# WHAT IS NEEDED
Below is a listing; reproduce each line of it exactly.

# SOURCE MATERIAL
Begin

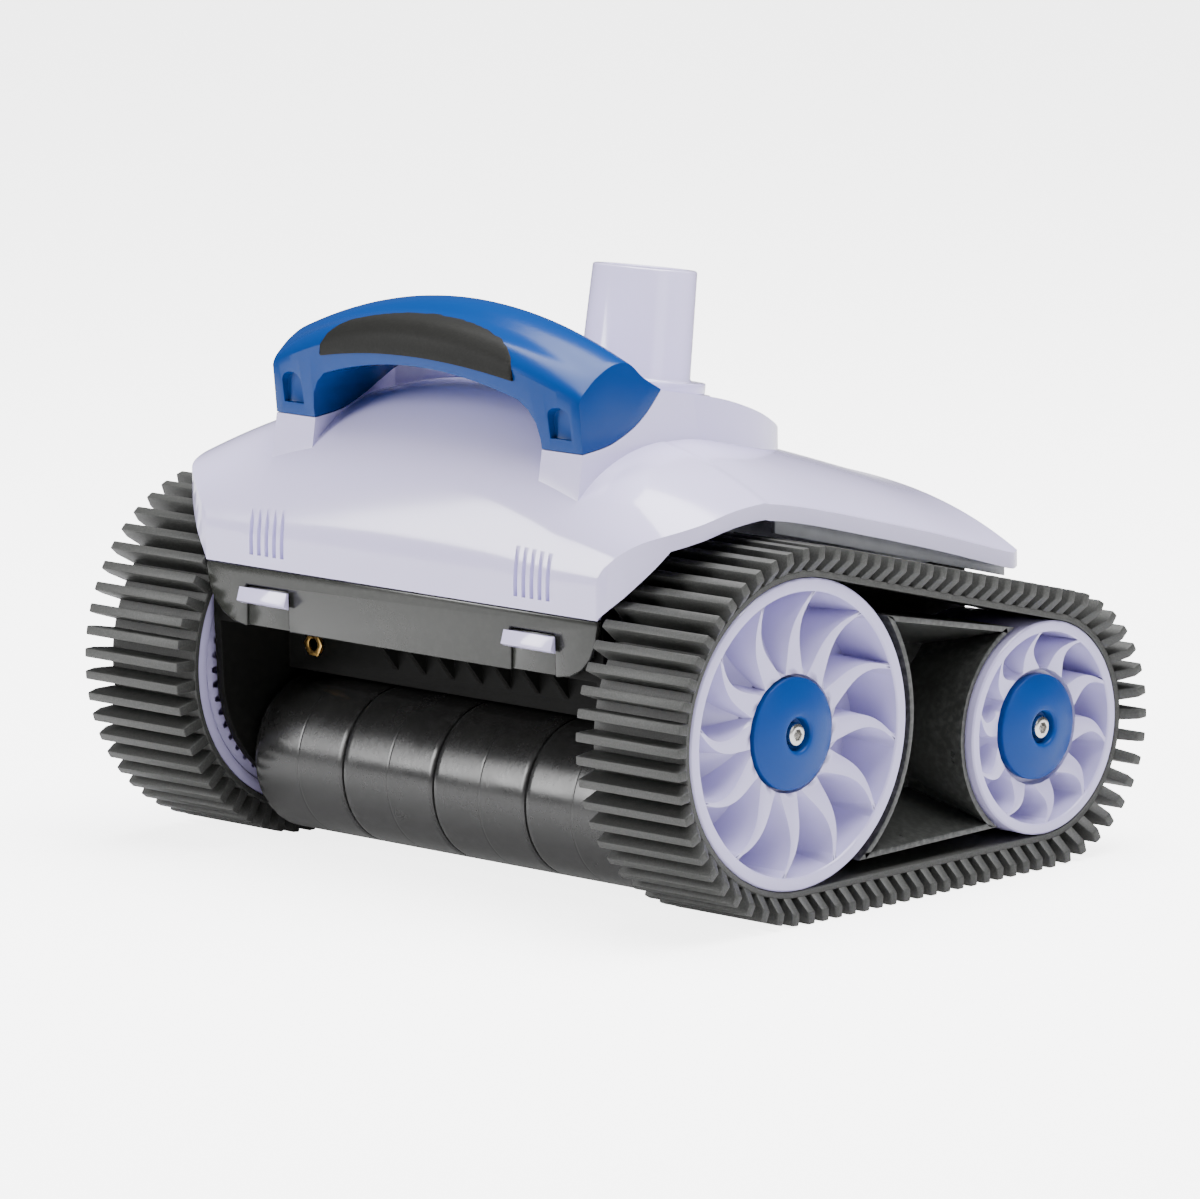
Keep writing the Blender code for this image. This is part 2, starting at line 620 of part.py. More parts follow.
def lower_body():
    front, back = FRONT_Y + PANEL_THICK + FIT, REAR_Y - 0.0006
    guard = circle(FRONT_AXLE, FRONT_WHEEL_R - 0.0063, 9, math.pi * 0.985, math.pi * 1.47)
    rim, tail_rise = SEAM_Z - 0.0030, 0.0160
    outline = ([(front, rim), (front, PANEL_BOTTOM)] + guard
               + [(nose(0.0274), PAN_Z), (tail(-0.0061), PAN_Z), (back, PAN_Z + tail_rise), (back, rim)])
    body = plate("lower_body", [outline], -BODY_HALF, BODY_HALF, BLACK)
    wall, ahead = BODY_WALL, FRONT_Y - 0.0386
    inner_arc = bay_outline(ROLLER_R + ROLLER_CLEAR + wall, PANEL_BOTTOM + 0.0025, BAY_BACK + wall, front + wall,
                            PAN_Z + wall)
    inside = ([(front + wall, rim + 0.01)] + inner_arc
              + [(tail(-0.0071), PAN_Z + wall), (back - wall, PAN_Z + tail_rise + 0.0012), (back - wall, rim + 0.01)])
    cut(body, plate("body_inside", [inside], -BODY_HALF + wall, BODY_HALF - wall))
    bay = bay_outline(ROLLER_R + ROLLER_CLEAR, PANEL_BOTTOM - FIT, BAY_BACK, ahead, -PAN_Z) + [(ahead, -PAN_Z)]
    cut(body, plate("roller_bay", [bay], -BODY_HALF + wall + 0.0005, BODY_HALF - wall - 0.0005))
    for index in range(GUSSET_COUNT):
        x = GUSSET_FIRST + GUSSET_PITCH * index
        gusset = [(BAY_BACK + 0.001, over(-0.0662)), (BAY_BACK + 0.001, PANEL_BOTTOM + 0.001),
                  (BAY_BACK - 0.0150, PANEL_BOTTOM + 0.001)]
        join(body, plate("gusset_%d" % index, [gusset], x - 0.0010, x + 0.0010))
    cut(body, box("suction_inlet", (-INLET_HALF, INLET_FRONT, -0.01), (INLET_HALF, INLET_BACK, 0.0200)))
    for side, label in ((1, "left"), (-1, "right")):
        reach = mirrored(BODY_HALF - 0.0108, BODY_HALF + 0.0092, side)
        for name, centre, radius in (("front_axle_hole_", FRONT_AXLE, AXLE_R + FIT),
                                     ("rear_axle_hole_", REAR_AXLE, AXLE_R + FIT),
                                     ("pinion_hole_", REDUCTION_AXLE, PINION_SHAFT_R + 0.0006)):
            cut(body, plate(name + label, [circle(centre, radius, 16)], *reach))
        cut(body, plate("roller_pin_hole_" + label, [circle((ROLLER_Y, ROLLER_Z), 0.0055 + FIT, 16)], *reach))
        x0, x1 = mirrored(LATCH_INNER - 0.0010, LATCH_OUTER + 0.0010, side)
        cut(body, box("latch_notch_" + label, (x0, front - 0.01, PANEL_BOTTOM - 0.004), (x1, front + wall + 0.0005, rim + 0.01)))
        hole = circle((side * INSERT_X, INSERT_Z), 0.0041 + FIT, 12)
        cut(body, plate("insert_hole_" + label, [hole], -0.01, 0.01, rotation=(math.pi / 2, 0.0, 0.0),
                        centre=(0.0, BAY_BACK, 0.0)))
    return body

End

# ANSWER TO THE TASK
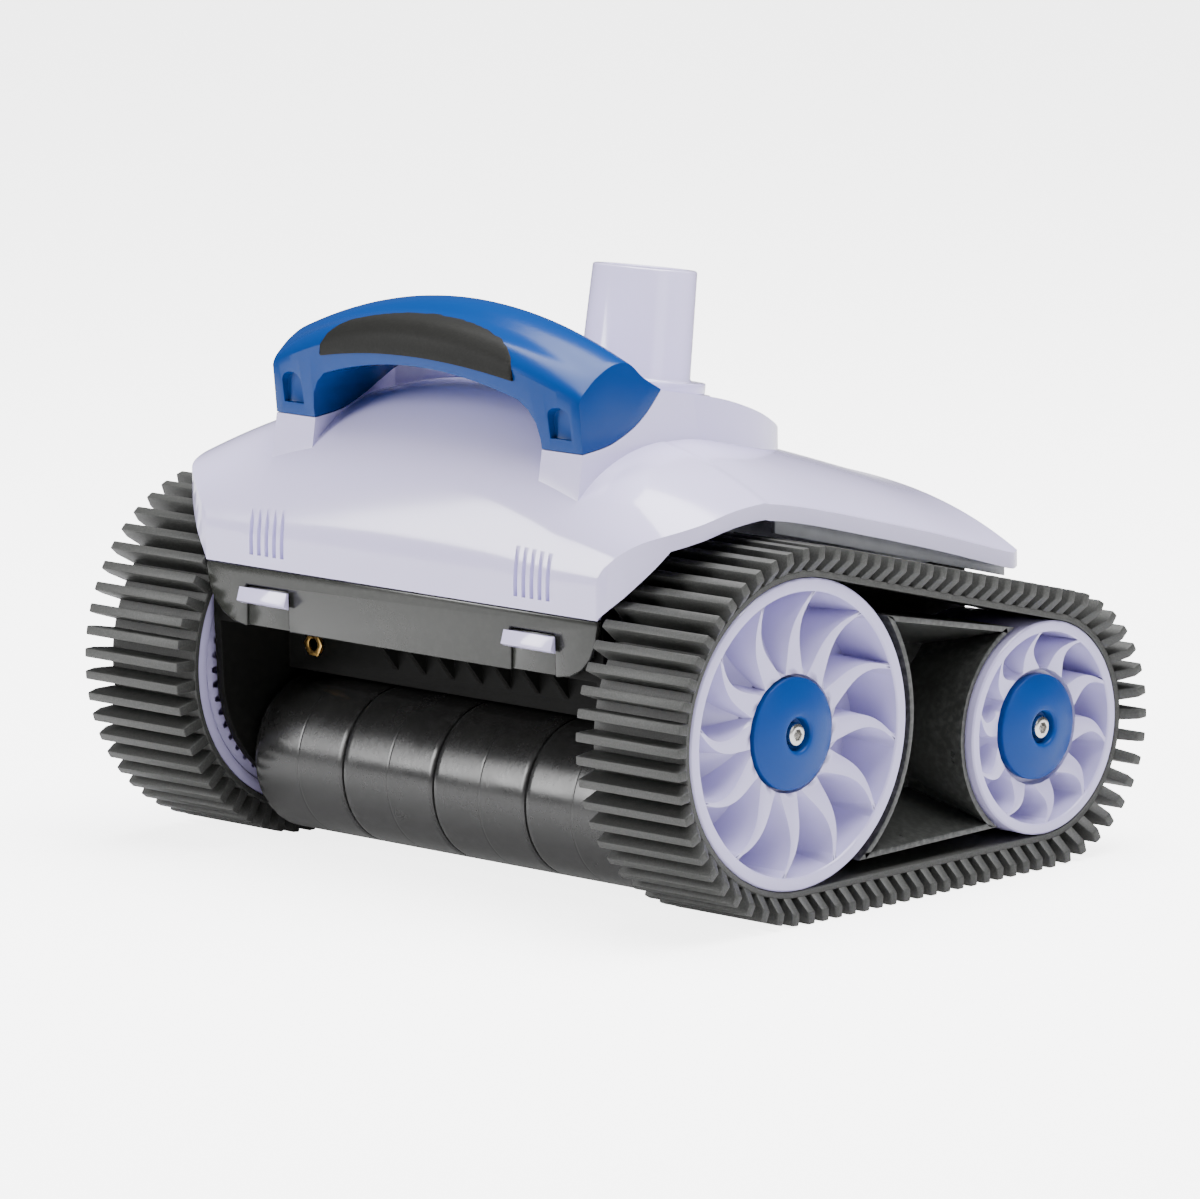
Keep writing the Blender code for this image. This is part 2, starting at line 620 of part.py. More parts follow.
def lower_body():
    front, back = FRONT_Y + PANEL_THICK + FIT, REAR_Y - 0.0006
    guard = circle(FRONT_AXLE, FRONT_WHEEL_R - 0.0063, 9, math.pi * 0.985, math.pi * 1.47)
    rim, tail_rise = SEAM_Z - 0.0030, 0.0160
    outline = ([(front, rim), (front, PANEL_BOTTOM)] + guard
               + [(nose(0.0274), PAN_Z), (tail(-0.0061), PAN_Z), (back, PAN_Z + tail_rise), (back, rim)])
    body = plate("lower_body", [outline], -BODY_HALF, BODY_HALF, BLACK)
    wall, ahead = BODY_WALL, FRONT_Y - 0.0386
    inner_arc = bay_outline(ROLLER_R + ROLLER_CLEAR + wall, PANEL_BOTTOM + 0.0025, BAY_BACK + wall, front + wall,
                            PAN_Z + wall)
    inside = ([(front + wall, rim + 0.01)] + inner_arc
              + [(tail(-0.0071), PAN_Z + wall), (back - wall, PAN_Z + tail_rise + 0.0012), (back - wall, rim + 0.01)])
    cut(body, plate("body_inside", [inside], -BODY_HALF + wall, BODY_HALF - wall))
    bay = bay_outline(ROLLER_R + ROLLER_CLEAR, PANEL_BOTTOM - FIT, BAY_BACK, ahead, -PAN_Z) + [(ahead, -PAN_Z)]
    cut(body, plate("roller_bay", [bay], -BODY_HALF + wall + 0.0005, BODY_HALF - wall - 0.0005))
    for index in range(GUSSET_COUNT):
        x = GUSSET_FIRST + GUSSET_PITCH * index
        gusset = [(BAY_BACK + 0.001, over(-0.0662)), (BAY_BACK + 0.001, PANEL_BOTTOM + 0.001),
                  (BAY_BACK - 0.0150, PANEL_BOTTOM + 0.001)]
        join(body, plate("gusset_%d" % index, [gusset], x - 0.0010, x + 0.0010))
    cut(body, box("suction_inlet", (-INLET_HALF, INLET_FRONT, -0.01), (INLET_HALF, INLET_BACK, 0.0200)))
    for side, label in ((1, "left"), (-1, "right")):
        reach = mirrored(BODY_HALF - 0.0108, BODY_HALF + 0.0092, side)
        for name, centre, radius in (("front_axle_hole_", FRONT_AXLE, AXLE_R + FIT),
                                     ("rear_axle_hole_", REAR_AXLE, AXLE_R + FIT),
                                     ("pinion_hole_", REDUCTION_AXLE, PINION_SHAFT_R + 0.0006)):
            cut(body, plate(name + label, [circle(centre, radius, 16)], *reach))
        cut(body, plate("roller_pin_hole_" + label, [circle((ROLLER_Y, ROLLER_Z), 0.0055 + FIT, 16)], *reach))
        x0, x1 = mirrored(LATCH_INNER - 0.0010, LATCH_OUTER + 0.0010, side)
        cut(body, box("latch_notch_" + label, (x0, front - 0.01, PANEL_BOTTOM - 0.004), (x1, front + wall + 0.0005, rim + 0.01)))
        hole = circle((side * INSERT_X, INSERT_Z), 0.0041 + FIT, 12)
        cut(body, plate("insert_hole_" + label, [hole], -0.01, 0.01, rotation=(math.pi / 2, 0.0, 0.0),
                        centre=(0.0, BAY_BACK, 0.0)))
    return body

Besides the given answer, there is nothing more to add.